Dr. Hendrik Husstedt und Marlitt Frenz aus Lübeck sprechen zum Thema „Untersuchung der Störgeräuschunterdrückung für Situationen mit mehreren Signalquellen und unterschiedlichen Schalleinfallsrichtungen“. In diesem Beitrag wird ein Verfahren vorgestellt, das mehrere gleichzeitig einwirkende Signalquellen aus gleicher oder unterschiedlicher Richtung getrennt voneinander betrachtet. Verfahren zur Störgeräuschunterdrückung sind seit Jahren fester Bestandteil der Signalverarbeitung moderner Hörgeräte. Dabei besteht das Ziel darin, das Nutzsignal – in der Regel Sprache – gegenüber Störgeräuschen hervorzuheben. Eine Einschränkung besteht jedoch darin, dass immer nur ein Nutz- und ein Störsignal getrennt voneinander betrachtet werden können.
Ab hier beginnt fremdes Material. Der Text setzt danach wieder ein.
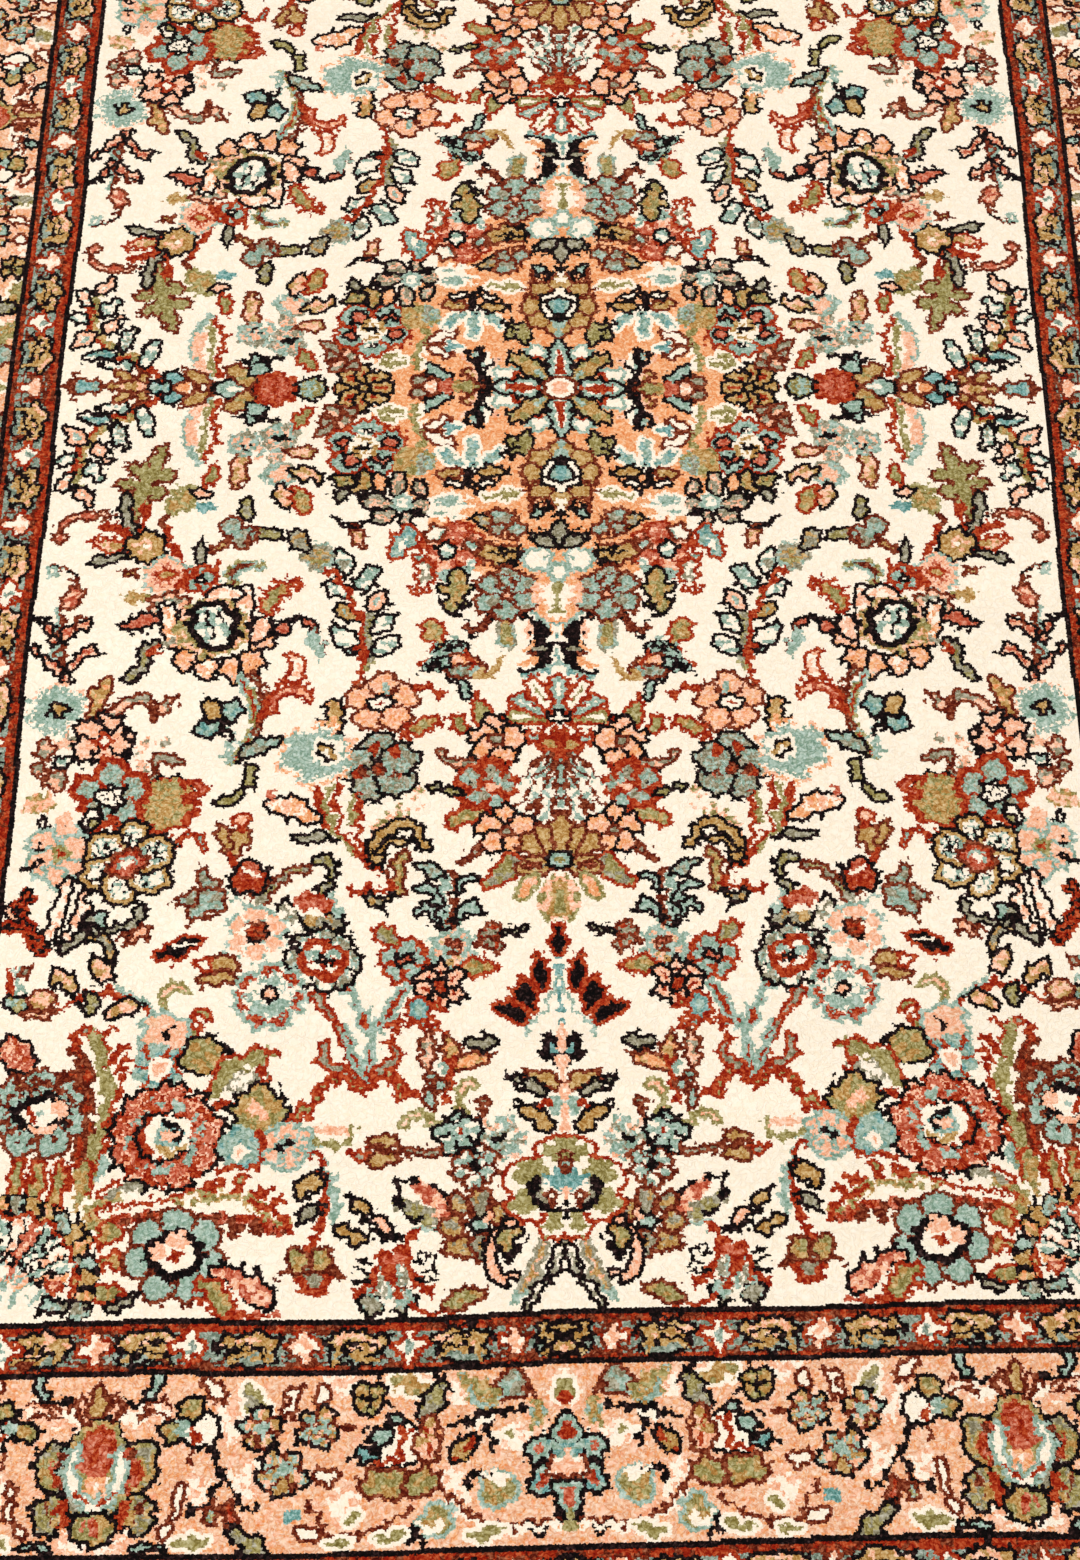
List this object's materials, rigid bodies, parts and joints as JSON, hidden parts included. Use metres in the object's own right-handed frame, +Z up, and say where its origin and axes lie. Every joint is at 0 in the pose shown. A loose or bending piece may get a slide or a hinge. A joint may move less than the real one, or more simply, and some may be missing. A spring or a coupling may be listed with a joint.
{
  "type": "kashmir silk rug",
  "caption": "Hand-knotted rectangular silk rug lying flat: clipped floral medallion pile, overcast side cords and plain woven end webs.",
  "frame": {"origin": "centre of the flat underside, on the floor", "axes": "+Y along the rug's length, +X across its width, +Z up out of the pile"},
  "size_m": [0.9312, 1.5504, 0.006],
  "materials": {
    "silk_pile": "clipped silk pile, softly lustrous, knotted in a floral medallion pattern on an ivory field",
    "foundation": "plain woven undyed cotton, matt",
    "side_cord": "silk overcasting wound round the side warps"
  },
  "bodies": {
    "root": {"rug": "silk_pile"}
  },
  "joints": []
}
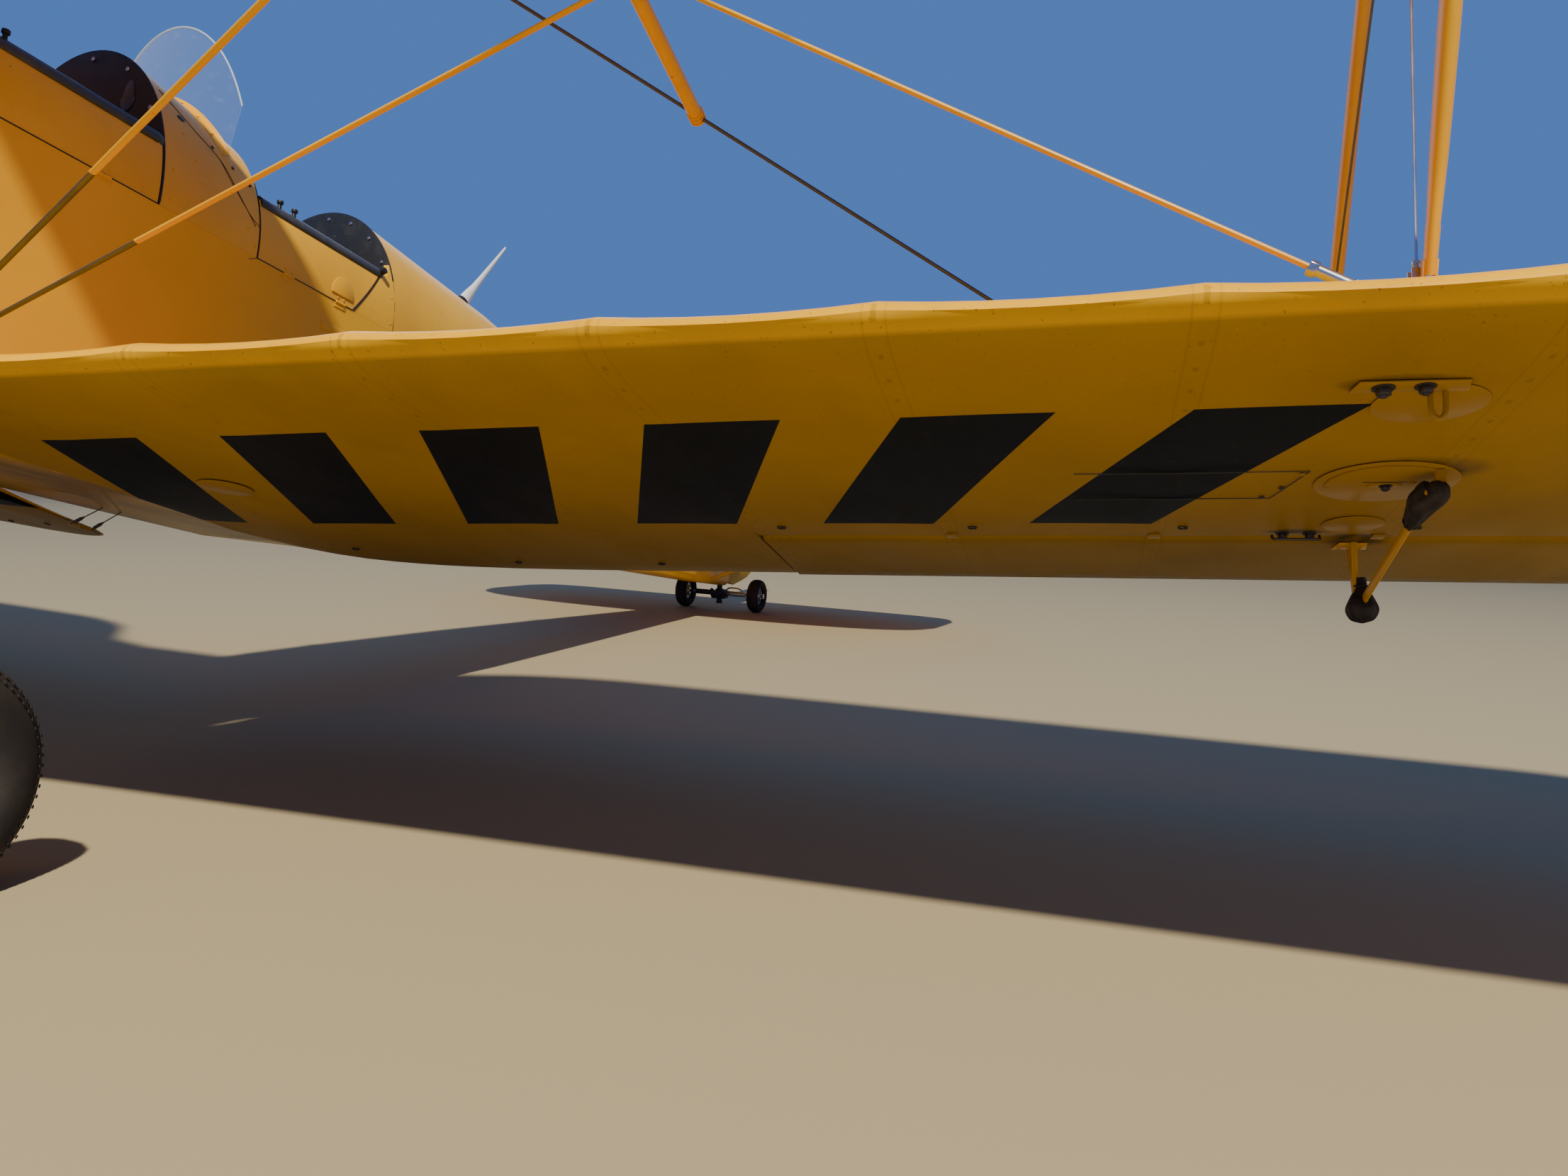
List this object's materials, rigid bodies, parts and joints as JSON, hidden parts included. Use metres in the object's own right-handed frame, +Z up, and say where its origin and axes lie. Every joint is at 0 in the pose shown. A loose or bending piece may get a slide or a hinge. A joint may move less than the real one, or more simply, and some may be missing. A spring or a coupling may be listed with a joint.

Komplexe Situationen, bei denen mehrere Nutz- und mehrere Störsignale gleichzeitig eintreffen, können bislang nicht genauer untersucht werden.

Der Vortrag „Kann aus der Toleranzgrenze gegenüber Geräuschen die Präferenz für eine digitale Störgeräuschreduktion abgeleitet werden?" beschäftigt sich ebenfalls mit dem Thema Störgeräuschunterdrückung. Es werden Studienergebnisse vorgestellt, die dem Hörakustiker zeigen, wie er mit der Auswahl der stärksten Geräuschabsenkung dem Hörgeräteträger den bestmöglichen Nutzen und Komfort bieten kann. Darüber hinaus spielt das Thema drahtlose Übertragungsanlagen eine Rolle. Es wird über den Nachweis des Nutzens dieser Anlagen gesprochen. Außerdem werden zwei Messverfahren zur Evaluierung drahtloser Übertragungsanlagen im klinischen Alltag verglichen. Susan Clutterbuck aus Victoria (Australien) fragt: „Basis- und Spitzentechnologie in der Praxis: Gibt es Unterschiede?“ Sie geht der Frage nach, ob ein höheres Niveau der Hörgerätetechnologie eine bessere Leistung bietet als die Basistechnologie. Dabei analysiert sie zwei verschiedene Untersuchungen und stellt zum Teil überraschende Unterschiede fest.